Just imagine, the whole filth of the capital, the garbage stuck in the sewers, dried spits from rude pedestrians, rat pees and maybe human pees, could be on that large pond of a flood and we’re risking our asses wading through it!
Everytime I felt something soft and feathery in my toes, I felt a shudder ran through me. It was one of the most mortifying thing I’ve ever felt. It was the way of nature telling me that yes, I never fully experienced the wrath of Ondoy, but there’s no damn way you’ll spent the rest of your life without having to experience the trauma of the flood.

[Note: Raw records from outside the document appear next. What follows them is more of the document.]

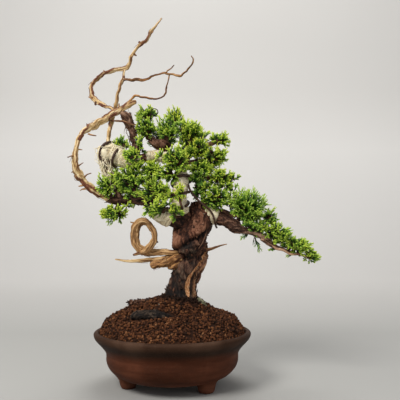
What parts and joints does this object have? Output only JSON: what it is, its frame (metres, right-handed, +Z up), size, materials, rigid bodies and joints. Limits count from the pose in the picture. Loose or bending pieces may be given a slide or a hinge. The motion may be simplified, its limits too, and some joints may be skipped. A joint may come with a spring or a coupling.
{
  "type": "itoigawa juniper bonsai",
  "caption": "Small semi-cascade juniper bonsai with curling deadwood, raffia-wrapped and wired branches and fine green foliage, planted in a round three-footed stoneware pot.",
  "frame": {"origin": "centre of the footprint of the whole object's box, on the surface that the pot's feet stand on", "axes": "+Z up; -Y is the tree's front; +X is the viewer's right, the side of the cascading branch"},
  "size_m": [0.249, 0.154, 0.3649],
  "materials": {
    "stoneware": "unglazed red-brown stoneware, matt, darker round the lip",
    "soil": "matt reddish-brown fired grains",
    "bark": "rough flaky red-brown to black-brown bark",
    "deadwood": "weathered tan bare wood with brown bark left in strips",
    "raffia": "off-white fibrous wrapping, matt",
    "wire": "dark brown satin training wire",
    "foliage": "bright to deep green scale leaves, matt to satin"
  },
  "bodies": {
    "root": {"pot": "stoneware", "soil": "soil", "trunk_and_branches": "bark", "surface_root_front": "bark", "surface_root_left": "bark", "deadwood_crown": "deadwood", "deadwood_ring": "deadwood", "deadwood_right_spike": "deadwood", "raffia_arch": "raffia", "raffia_middle": "raffia", "raffia_lower_left": "raffia", "raffia_cascade": "raffia", "raffia_elbow": "raffia", "wire_arch": "wire", "wire_elbow": "wire", "wire_cascade": "wire", "foliage_crown_tip_left": "foliage", "foliage_crown_tip_middle": "foliage", "foliage_crown_left": "foliage", "foliage_crown_left_low": "foliage", "foliage_crown_middle": "foliage", "foliage_crown_right": "foliage", "foliage_crown_right_low": "foliage", "foliage_crown_front_high": "foliage", "foliage_crown_front_low": "foliage", "foliage_crown_back_left": "foliage", "foliage_crown_back_right": "foliage", "foliage_crown_back_low": "foliage", "foliage_right_high": "foliage", "foliage_right_rising": "foliage", "foliage_right_low": "foliage", "foliage_right_middle": "foliage", "foliage_right_lower": "foliage", "foliage_inner_right": "foliage", "foliage_left_upright": "foliage", "foliage_left_knot": "foliage", "foliage_left_outer": "foliage", "foliage_left_middle": "foliage", "foliage_left_back": "foliage", "foliage_left_inner": "foliage", "foliage_left_inner_high": "foliage", "foliage_left_drooping": "foliage", "foliage_front_low": "foliage", "foliage_front_shoot": "foliage", "foliage_cascade_first": "foliage", "foliage_cascade_first_back": "foliage", "foliage_cascade_shoulder": "foliage", "foliage_cascade_second": "foliage", "foliage_cascade_third": "foliage", "foliage_cascade_tip": "foliage", "foliage_under_spray_1": "foliage", "foliage_under_spray_2": "foliage", "foliage_under_spray_3": "foliage", "foliage_under_spray_4": "foliage"}
  },
  "joints": []
}
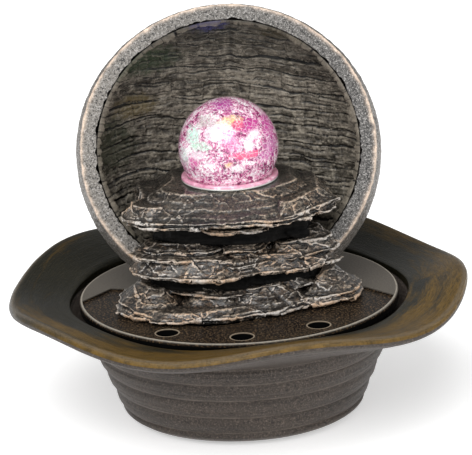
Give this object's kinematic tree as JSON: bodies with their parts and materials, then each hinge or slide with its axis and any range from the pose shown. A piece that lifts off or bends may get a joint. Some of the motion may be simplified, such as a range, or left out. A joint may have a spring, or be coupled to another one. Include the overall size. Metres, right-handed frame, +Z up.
{
  "type": "tabletop water fountain",
  "caption": "Tabletop fountain: wavy-rimmed basin, slate cascade ledges and a lit glass ball turning on a water cup inside a hollow moon-shaped shell.",
  "frame": {"origin": "on the resting surface, under the centre of the basin", "axes": "+Z up, -Y out of the front of the alcove, +X to the viewer's right"},
  "size_m": [0.301, 0.301, 0.2673],
  "materials": {
    "basin_resin": "cast resin, dark bronze brown with brushed golden streaks on the rim and fine speckle on the bowl",
    "deck_resin": "cast resin, grey bronze with fine speckle, wet in the front tray",
    "shell_resin": "cast resin, hammered grey taupe with silver flecks and a lighter worn edge",
    "wall_slate": "cast slate, dark olive brown strata, satin wet",
    "ledge_slate": "cast slate, near black and wet, with copper and pale dry-brushed edges",
    "core_slate": "cast slate, black and wet",
    "crackle_glass": "crackle glass, lit pink from below with white and green facets",
    "cup_acrylic": "clear acrylic, lit pink from below",
    "clear_acrylic": "clear polished acrylic",
    "clear_hose": "translucent soft vinyl",
    "lamp_plastic": "white gloss",
    "circuit_board": "green solder mask",
    "led_emitter": "lit emitter",
    "black_rubber": "matt black rubber",
    "pump_plastic": "fine-textured black plastic",
    "slider_plastic": "dark grey plastic",
    "impeller_plastic": "white moulded plastic",
    "stator_steel": "laminated steel",
    "copper_winding": "enamelled copper wire",
    "potting_resin": "black cast epoxy",
    "white_ceramic": "ground white ceramic",
    "magnet_ferrite": "dark grey sintered ferrite",
    "screw_steel": "zinc-free stainless"
  },
  "bodies": {
    "basin": {"basin": "basin_resin", "foot_pads": "black_rubber", "cable_grommet": "black_rubber", "deck_pads": "black_rubber", "suction_cups": "black_rubber", "pump_housing": "pump_plastic", "stator_core": "stator_steel", "stator_coil": "copper_winding", "pump_potting": "potting_resin", "rotor_shaft": "white_ceramic", "shaft_bushes": "black_rubber", "volute_cover": "pump_plastic", "pump_cable_gland": "black_rubber"},
    "cascade": {"deck": "deck_resin", "shell_screws": "screw_steel", "moon_shell": "shell_resin", "slate_wall": "wall_slate", "lower_ledge": "ledge_slate", "core_lower": "core_slate", "middle_ledge": "ledge_slate", "core_upper": "core_slate", "upper_ledge": "ledge_slate", "riser_hose": "clear_hose", "light_housing": "lamp_plastic", "light_board": "circuit_board", "leds": "led_emitter", "light_lens": "clear_acrylic", "ball_cup": "cup_acrylic"},
    "ball": {"glass_ball": "crackle_glass"},
    "rotor": {"impeller": "impeller_plastic", "rotor_magnet": "magnet_ferrite"},
    "intake": {"intake_cover": "pump_plastic"},
    "slider": {"flow_slider": "slider_plastic"}
  },
  "joints": [
    {"name": "cascade_lift", "type": "slide", "parent": "basin", "child": "cascade", "axis": [0, 0, 1], "range_m": [0, 0.12]},
    {"name": "ball_spin", "type": "hinge", "parent": "cascade", "child": "ball", "pos_m": [-0.0025, -0.005, 0.1805], "axis": [0, 0, 1], "continuous": true},
    {"name": "rotor_spin", "type": "hinge", "parent": "basin", "child": "rotor", "pos_m": [-0.0025, 0, 0.029], "axis": [0, 1, 0], "continuous": true},
    {"name": "intake_slide", "type": "slide", "parent": "basin", "child": "intake", "axis": [0, -1, 0], "range_m": [0, 0.015]},
    {"name": "flow_adjust", "type": "slide", "parent": "intake", "child": "slider", "axis": [1, 0, 0], "range_m": [0, 0.01]}
  ]
}
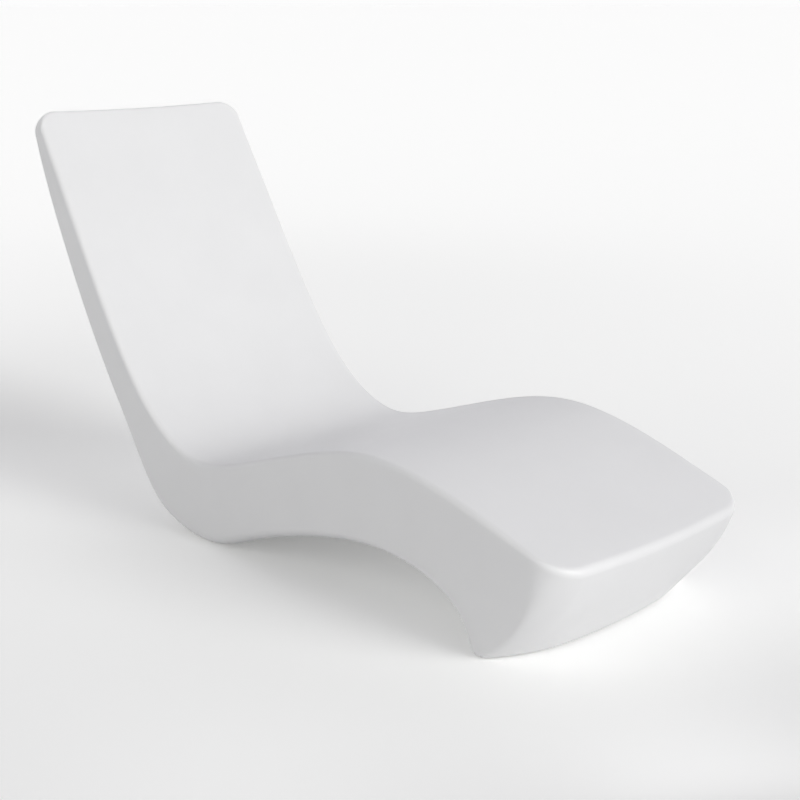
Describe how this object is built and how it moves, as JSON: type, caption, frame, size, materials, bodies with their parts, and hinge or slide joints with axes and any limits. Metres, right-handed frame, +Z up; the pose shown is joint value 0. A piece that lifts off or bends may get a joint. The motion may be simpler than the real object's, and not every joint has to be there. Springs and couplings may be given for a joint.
{
  "type": "outdoor lounge chair",
  "caption": "Hollow moulded outdoor lounge chair with a tall reclined back, seat dip, knee hump and bowed foot, screwed-on glides, and filler and drain screw plugs behind.",
  "frame": {"origin": "on the floor, under the middle of the chair's length and width", "axes": "+X towards the feet, +Y to the sitter's left, +Z up"},
  "size_m": [1.7617, 0.65, 0.9658],
  "materials": {
    "moulded_white": "satin, very fine moulded texture",
    "bush_nylon": "plain moulded",
    "plug_nylon": "plain moulded",
    "seal_rubber": "matte",
    "glide_rubber": "matte",
    "stainless": "plain",
    "insert_brass": "turned"
  },
  "bodies": {
    "chair": {"shell": "moulded_white", "filler_bush": "bush_nylon", "drain_bush": "bush_nylon", "glide_front_left": "glide_rubber", "glide_front_right": "glide_rubber", "glide_rear_left": "glide_rubber", "glide_rear_right": "glide_rubber", "washer_front_left": "stainless", "washer_front_right": "stainless", "washer_rear_left": "stainless", "washer_rear_right": "stainless", "screw_front_left": "stainless", "screw_front_right": "stainless", "screw_rear_left": "stainless", "screw_rear_right": "stainless", "insert_front_left": "insert_brass", "insert_front_right": "insert_brass", "insert_rear_left": "insert_brass", "insert_rear_right": "insert_brass"},
    "filler_ring": {"filler_seal": "seal_rubber"},
    "filler_screw": {"filler_plug": "plug_nylon"},
    "drain_ring": {"drain_seal": "seal_rubber"},
    "drain_screw": {"drain_plug": "plug_nylon"}
  },
  "joints": [
    {"name": "filler_lift", "type": "slide", "parent": "chair", "child": "filler_ring", "axis": [-0.929, 0, -0.3701], "range_m": [0, 0.01]},
    {"name": "filler_turn", "type": "hinge", "parent": "filler_ring", "child": "filler_screw", "pos_m": [-0.81899, 0, 0.79952], "axis": [-0.929, 0, -0.3701], "range_deg": [0, 1440]},
    {"name": "drain_lift", "type": "slide", "parent": "chair", "child": "drain_ring", "axis": [-0.7964, 0, -0.6048], "range_m": [0, 0.01]},
    {"name": "drain_turn", "type": "hinge", "parent": "drain_ring", "child": "drain_screw", "pos_m": [-0.4355, 0, 0.12105], "axis": [-0.7964, 0, -0.6048], "range_deg": [0, 1440]}
  ],
  "couplings": [
    {"joint": "filler_lift", "follows": "filler_turn", "m_per_rad": 0.00039788},
    {"joint": "drain_lift", "follows": "drain_turn", "m_per_rad": 0.00039788}
  ]
}
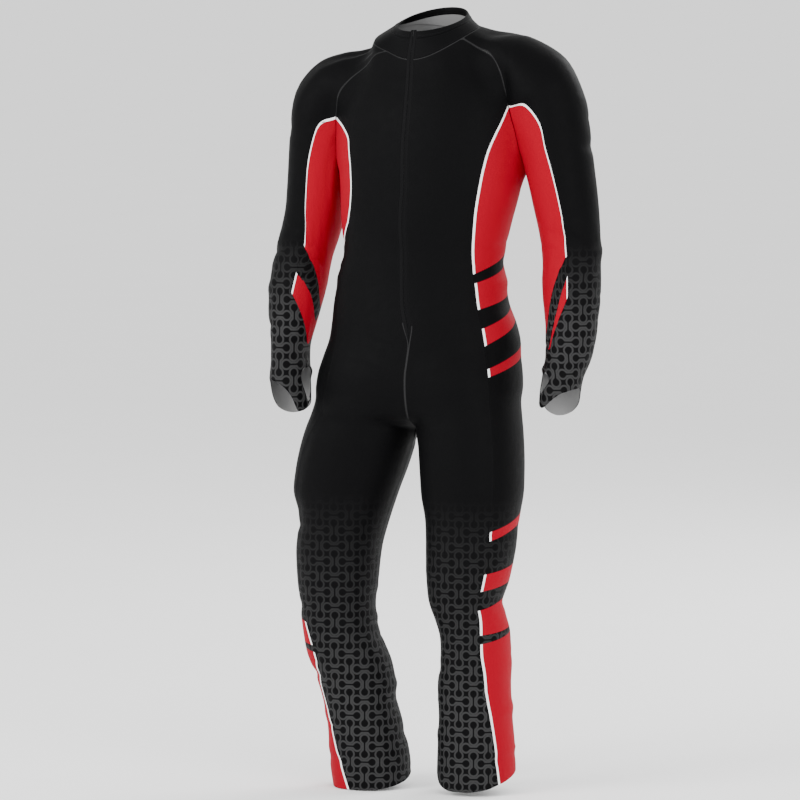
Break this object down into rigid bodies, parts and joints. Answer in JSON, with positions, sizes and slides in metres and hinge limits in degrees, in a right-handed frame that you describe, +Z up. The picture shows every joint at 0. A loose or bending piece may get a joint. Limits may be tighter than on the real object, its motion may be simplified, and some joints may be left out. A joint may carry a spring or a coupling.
{
  "type": "ski race suit",
  "caption": "One-piece hollow ski race suit with long raglan sleeves, thumb holes, stand-up collar and closed front zip, filled out as worn.",
  "frame": {"origin": "centre of the neck opening at the base of the collar, where the wearer's neck carries the suit", "axes": "+Z up along the standing wearer, the front of the suit faces -Y, the wearer's left is +X"},
  "size_m": [0.6611, 0.2609, 1.4746],
  "materials": {
    "printed_cloth": "smooth stretch knit, black with a tonal print",
    "side_cloth": "smooth stretch knit, red with printed black bands",
    "collar_cloth": "smooth stretch knit",
    "collar_facing": "brushed knit inside",
    "zip_tape": "woven tape with moulded teeth"
  },
  "bodies": {
    "root": {"front_left": "printed_cloth", "front_right": "printed_cloth", "back_left": "printed_cloth", "back_right": "printed_cloth", "sleeve_left": "printed_cloth", "sleeve_right": "printed_cloth", "side_left": "side_cloth", "side_right": "side_cloth", "underarm_left": "side_cloth", "underarm_right": "side_cloth", "collar": "collar_cloth", "collar_facing": "collar_facing", "collar_binding": "collar_cloth", "front_zip": "zip_tape"}
  },
  "joints": []
}
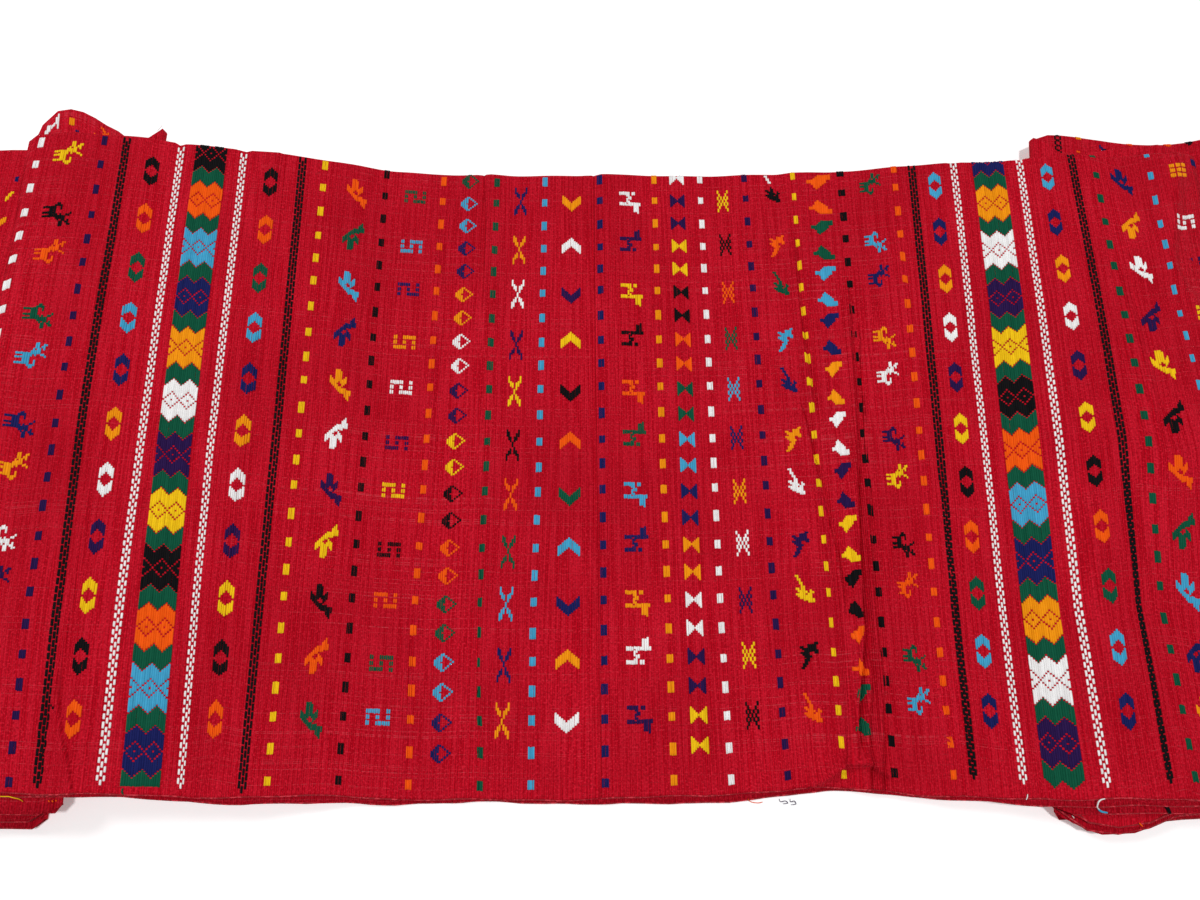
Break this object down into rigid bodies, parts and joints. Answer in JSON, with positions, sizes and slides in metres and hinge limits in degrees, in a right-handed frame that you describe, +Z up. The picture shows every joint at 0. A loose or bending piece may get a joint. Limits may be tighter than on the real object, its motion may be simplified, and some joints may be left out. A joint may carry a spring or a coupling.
{
  "type": "brocaded huipil cloth length",
  "caption": "Doubled length of red hand-woven cotton with bands of small brocaded motifs, its ends laid back and forth into low piles.",
  "frame": {"origin": "on the surface it lies on, under the middle of the whole", "axes": "+X along the cloth's length, +Y from the two selvedges to the lengthwise fold, +Z up"},
  "size_m": [0.965, 0.5065, 0.038],
  "materials": {
    "red_ground": "matt ribbed cotton",
    "brocade_yarns": "soft low-sheen cotton pattern yarns in nine colours"
  },
  "bodies": {
    "root": {"cloth": "red_ground"}
  },
  "joints": []
}
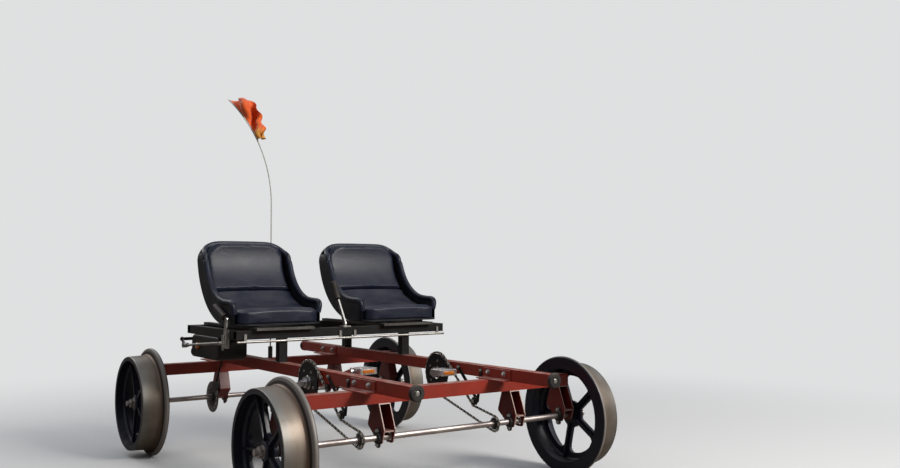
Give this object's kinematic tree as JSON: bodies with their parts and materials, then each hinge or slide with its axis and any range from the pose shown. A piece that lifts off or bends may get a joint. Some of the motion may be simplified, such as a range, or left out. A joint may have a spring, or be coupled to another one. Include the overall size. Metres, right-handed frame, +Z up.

And yet, it was an experience I’ll never forget. Everytime I go to SM Manila, or walk through the Intramuros, I’ll always remember that moment where nature pushed the qualms out of me, and I have to do whatever it takes, no matter how mortifying, just to get home safe and sound.
Manila is a flood-prone area. Unfortunately, most of the universities and schools are located there. I wish time would come where students don’t have to experience the harrowing moment of unnecessarily braving through the floods. After all, college students are no different to elementary and highschool students.
After all, we’re all humans who haven’t still reached that evolutionary phase of having to develop gills.
After I got home, I doused my legs with my dad’s ethyl alcohol. My dad’s going to kill me for clearing almost half of its contents for my pruned out feet but hey, at least I didn’t have to spend the rest of the night stranded on some place.